**WHAT TO PRODUCE**
Quote only the lines from the line containing "rings, stations = strap_rings()" to the line containing "cad_parts[node].hide_render = cad_parts[node].hide_viewport", with both of those lines included, please, exactly as written.

** start of INFORMATION SUPPLIED **

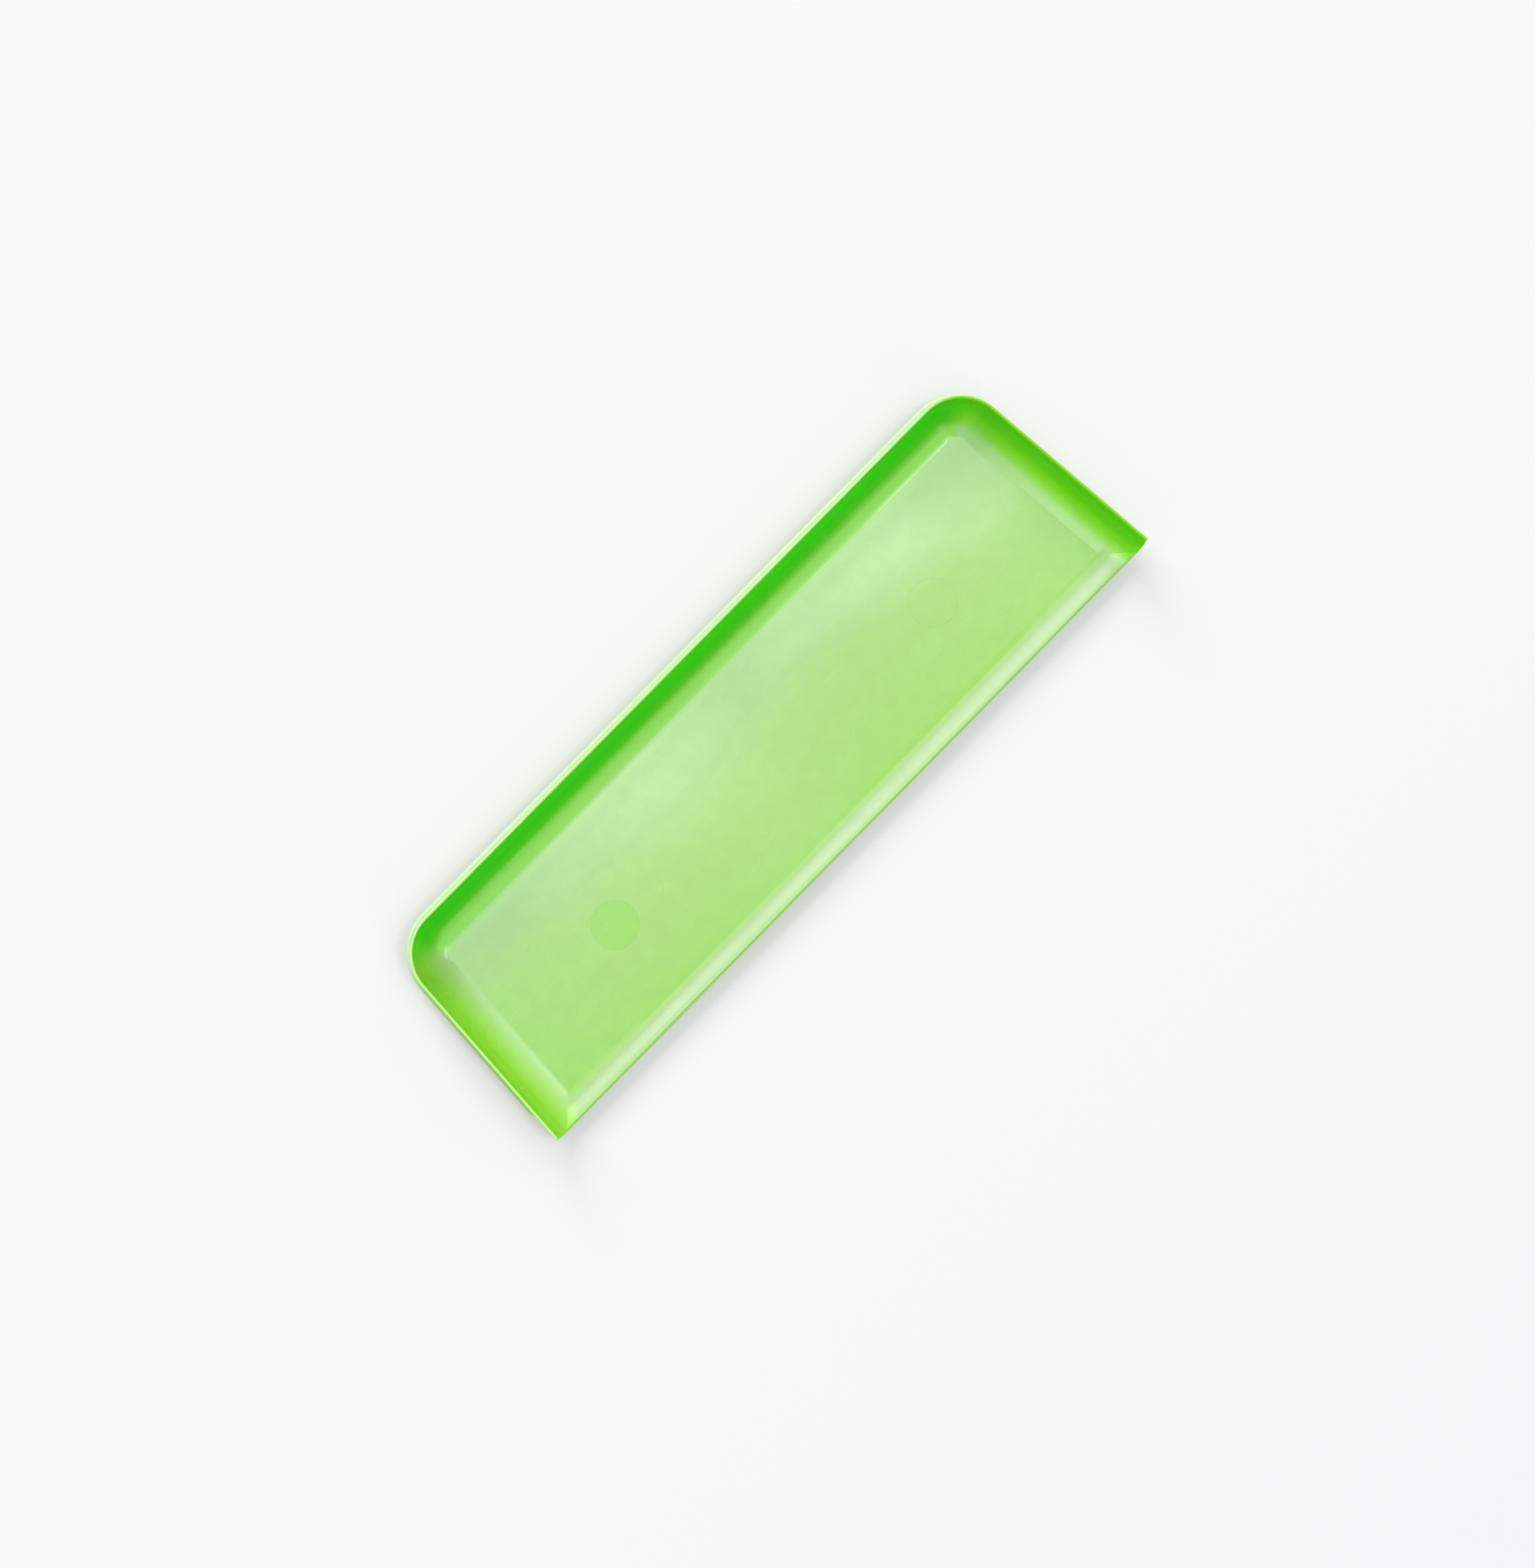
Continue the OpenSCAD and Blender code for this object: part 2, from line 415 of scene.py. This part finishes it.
corners = [(i * TABLE_HALF, j * TABLE_HALF, 0) for i, j in ((-1, -1), (1, -1), (1, 1), (-1, 1))]
table_mesh = bpy.data.meshes.new("table_top")
table_mesh.from_pydata(corners, [], [(0, 1, 2, 3)])
table_mesh.materials.append(table_white())
table = bpy.data.objects.new("table_top", table_mesh)
bpy.context.collection.objects.link(table)
table.location.z = -TABLE_DROP


# ---------------------------------------------------------------- light

world = bpy.data.worlds.new("studio")
bpy.context.scene.world = world
world.use_nodes = True
background = world.node_tree.nodes["Background"].inputs
background["Color"].default_value = (*WHITE, 1)
# brighter near the horizon, so that low views end on a pale background too
sky = Nodes(world.node_tree)
upward = sky.split(sky.new("ShaderNodeTexCoord").outputs["Generated"])[2]
sky.put(background["Strength"], sky.span(upward, 0.02, 0.22, to_lo=0.93, to_hi=0.585))


def soft_light(name, energy, width, azimuth, elevation):
    """A sun of this width. Its three angles are in degrees."""
    light = bpy.data.lights.new(name, "SUN")
    light.energy = energy
    light.angle = math.radians(width)
    lamp = bpy.data.objects.new(name, light)
    bpy.context.scene.collection.objects.link(lamp)
    lamp.rotation_euler = Euler((math.radians(90 - elevation), 0, math.radians(azimuth + 90)), "XYZ")


soft_light("window", energy=2.90, width=38, azimuth=80, elevation=32)
soft_light("overhead", energy=0.66, width=44, azimuth=-50, elevation=76)
soft_light("lamp", energy=0.60, width=8, azimuth=-45, elevation=76)
soft_light("front", energy=0.22, width=12, azimuth=-96, elevation=38)


# ---------------------------------------------------------------- camera

# almost straight above the tray, turned by an eighth of a turn
CAMERA_PLACE = (-0.0537, 0.0242, 1.6064)
CAMERA_TURN_DEGREES = (0.279, -2.042, -45.408)

camera_data = bpy.data.cameras.new("camera")
camera_data.lens = 88.8
camera_data.sensor_width = 36
camera_data.clip_start = 0.05
camera_data.clip_end = 50
camera = bpy.data.objects.new("camera", camera_data)
bpy.context.collection.objects.link(camera)
camera.location = CAMERA_PLACE
camera.rotation_euler = Euler([math.radians(angle) for angle in CAMERA_TURN_DEGREES], "XYZ")
bpy.context.scene.camera = camera

bpy.context.scene.view_settings.view_transform = "Standard"
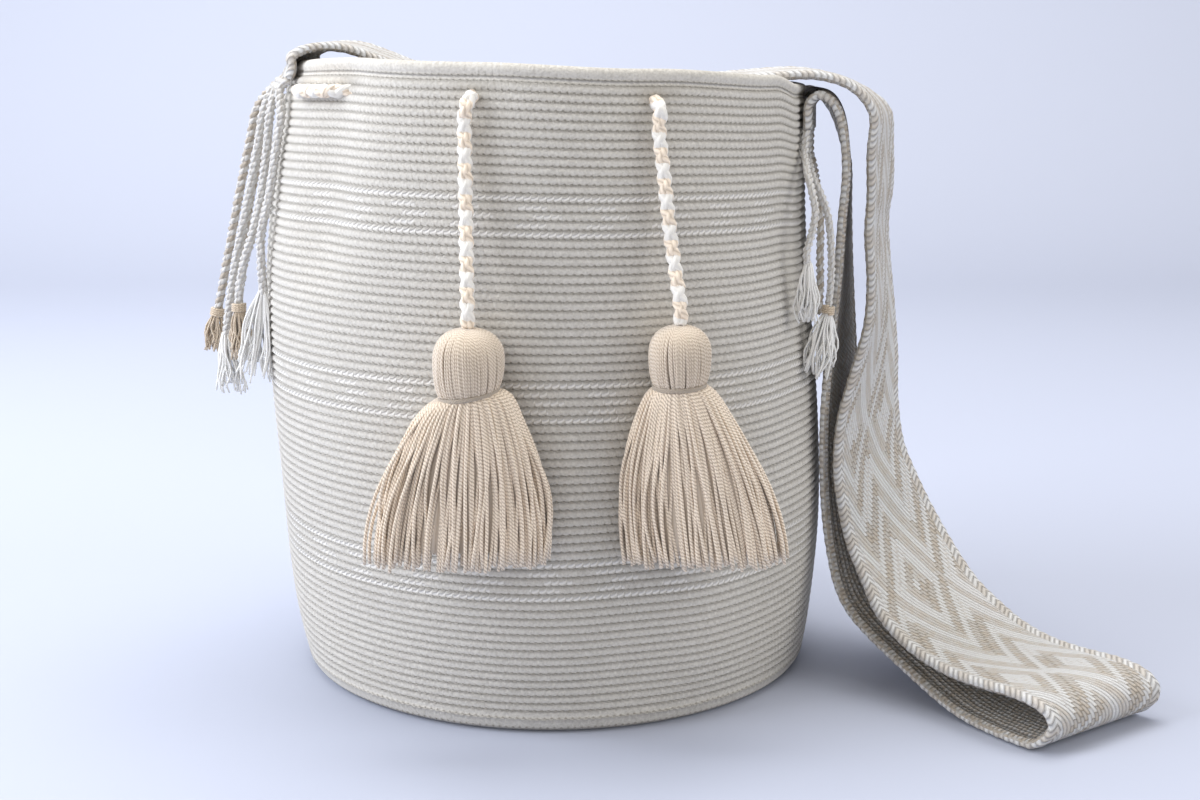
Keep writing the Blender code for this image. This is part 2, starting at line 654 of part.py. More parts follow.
def make_tuft(name, path, radius, collection, materials):
    length, half_width, half_depth, run, yarn = TUFTS[name]
    along = (Vector(path[-2]) - Vector(path[-1])).normalized()
    slope = math.sqrt(1.0 - along.z ** 2)
    top = Vector(path[-1]) - Vector((0.0, 0.0, radius * slope + TOUCH_GAP))
    rings = []
    count = 12
    for number, (share, size) in enumerate(TUFT_OUTLINE):
        centre = top + Vector((run * share, 0.0, -length * share))
        wide = radius + (half_width - radius) * size
        deep = radius + (half_depth - radius) * size
        centre = clear_of_wall(centre, max(wide, deep) * 1.2)
        flute = 0.0 if number == 0 else 0.16
        rings.append([centre + Vector(((wide * (1 + flute * (-1) ** i)) * math.cos(2 * math.pi * i / count),
                                       (deep * (1 + flute * (-1) ** i)) * math.sin(2 * math.pi * i / count),
                                       0.0)) for i in range(count)])
    loft(f"fringe_tuft_{name}", rings, collection, materials[yarn])
    if name in TIED:
        middle = Vector(path[-1]).lerp(Vector(path[-2]), 0.35)
        bpy.ops.mesh.primitive_torus_add(major_segments=10, minor_segments=5, location=middle,
                                         rotation=along.to_track_quat("Z", "Y").to_euler(),
                                         major_radius=radius + FRINGE_TIE_RADIUS + TOUCH_GAP,
                                         minor_radius=FRINGE_TIE_RADIUS)
        tie = bpy.context.object
        tie.name = f"fringe_tie_{name}"
        tie.data.materials.append(materials["tan_thread"])
        for other in list(tie.users_collection):
            other.objects.unlink(tie)
        collection.objects.link(tie)


def main():
    clear_scene()
    parts = make_collection("crocheted_bag")
    cutters = make_collection("cutters")
    cutters.hide_render = True
    materials = {name: make_material(name) for name in COLOURS}

    body = make_body(parts, materials["cream_cotton"])
    route = drawstring_route()
    cut_eyelets(body, route, cutters)
    cord("drawstring", route, CORD_RADIUS, parts, materials["beige_yarn"])
    for side in ("left", "right"):
        make_tassel(side, parts, materials["beige_yarn"])

    rings, stations = strap_rings()
    loft("shoulder_strap", rings, parts, materials["cream_yarn"])
    for name in FRINGE_ROUTES:
        left = name.startswith("left")
        end, before = (stations[-1], stations[-2]) if left else (stations[0], stations[1])
        radius = LEFT_FRINGE_RADIUS if left else RIGHT_FRINGE_RADIUS
        make_fringe(name, end, before, radius, parts, materials)


main()
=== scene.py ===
"""Dress the crocheted drawstring bag: crochet, braided cord, tassels, woven strap, fringe and a studio.

Lengths are metres and angles are degrees from the front (-Y), positive towards +X.
"""

import math
import random
from collections import namedtuple
from functools import partialmethod

import bpy
import numpy as np
from bpy.props import FloatProperty, FloatVectorProperty, IntProperty, PointerProperty
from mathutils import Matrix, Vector


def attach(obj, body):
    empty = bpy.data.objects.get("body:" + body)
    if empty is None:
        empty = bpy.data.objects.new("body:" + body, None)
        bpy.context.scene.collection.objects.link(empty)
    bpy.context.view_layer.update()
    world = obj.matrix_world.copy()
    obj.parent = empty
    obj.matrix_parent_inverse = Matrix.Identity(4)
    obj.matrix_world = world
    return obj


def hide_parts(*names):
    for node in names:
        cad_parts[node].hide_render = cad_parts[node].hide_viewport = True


bl_info = {
    "name": "Crocheted Bag Dresser",
    "version": (1, 0, 0),
    "blender": (4, 5, 0),
    "location": "View3D > Sidebar > Bag",
    "description": "Builds the crochet, cords, tassels, strap and studio around the packed bag",
    "category": "Object",
}

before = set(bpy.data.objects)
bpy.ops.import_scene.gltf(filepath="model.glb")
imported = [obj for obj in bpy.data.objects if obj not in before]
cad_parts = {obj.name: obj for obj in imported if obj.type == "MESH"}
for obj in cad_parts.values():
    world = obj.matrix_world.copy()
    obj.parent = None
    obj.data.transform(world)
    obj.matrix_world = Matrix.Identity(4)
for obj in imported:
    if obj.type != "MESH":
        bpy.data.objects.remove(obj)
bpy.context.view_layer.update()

# Shape of the wall, as the solids have it
BAG_HEIGHT = 0.300
BASE_RADIUS = 0.1265
BELLY_RADIUS = 0.1368
MOUTH_RADIUS = 0.1225
BELLY_SHARE = 0.35
WALL = 0.0045
FLOOR_THICKNESS = 0.0060
BASE_CORNER = 0.0080
RIM_THICKNESS = 0.0056
ROW_COUNT = 78
ROW_PITCH = BAG_HEIGHT / ROW_COUNT
BASE_ROWS = 2
RIM_ROWS = 2
BAND_FIRST_ROWS = (17, 38, 59)
SIDE_LEAN = 0.007
RIM_RISE = ((-180, -0.008), (-135, -0.004), (-90, -0.001), (-47, 0.002), (-15, 0.001),
            (22, -0.002), (58, -0.006), (72, -0.011), (90, -0.012), (108, -0.012), (140, -0.010),
            (180, -0.008))
FOLDS = ((-48, 9, 0.0050, 0.62, 1.20), (-64, 14, 0.0028, 0.70, 1.20), (16, 11, 0.0024, -0.05, 0.42),
         (34, 9, -0.0012, -0.02, 0.45), (-15, 9, 0.0018, 0.80, 1.15), (23, 9, 0.0018, 0.80, 1.15),
         (62, 12, 0.0020, 0.30, 0.85), (-100, 16, 0.0020, 0.15, 0.60), (150, 14, 0.0026, 0.35, 1.10),
         (-88, 28, -0.0055, 0.72, 1.06))
TOUCH_GAP = 0.0003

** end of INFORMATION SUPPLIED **

**EXPECTED ANSWER**
    rings, stations = strap_rings()
    loft("shoulder_strap", rings, parts, materials["cream_yarn"])
    for name in FRINGE_ROUTES:
        left = name.startswith("left")
        end, before = (stations[-1], stations[-2]) if left else (stations[0], stations[1])
        radius = LEFT_FRINGE_RADIUS if left else RIGHT_FRINGE_RADIUS
        make_fringe(name, end, before, radius, parts, materials)


main()
=== scene.py ===
"""Dress the crocheted drawstring bag: crochet, braided cord, tassels, woven strap, fringe and a studio.

Lengths are metres and angles are degrees from the front (-Y), positive towards +X.
"""

import math
import random
from collections import namedtuple
from functools import partialmethod

import bpy
import numpy as np
from bpy.props import FloatProperty, FloatVectorProperty, IntProperty, PointerProperty
from mathutils import Matrix, Vector


def attach(obj, body):
    empty = bpy.data.objects.get("body:" + body)
    if empty is None:
        empty = bpy.data.objects.new("body:" + body, None)
        bpy.context.scene.collection.objects.link(empty)
    bpy.context.view_layer.update()
    world = obj.matrix_world.copy()
    obj.parent = empty
    obj.matrix_parent_inverse = Matrix.Identity(4)
    obj.matrix_world = world
    return obj


def hide_parts(*names):
    for node in names:
        cad_parts[node].hide_render = cad_parts[node].hide_viewport = True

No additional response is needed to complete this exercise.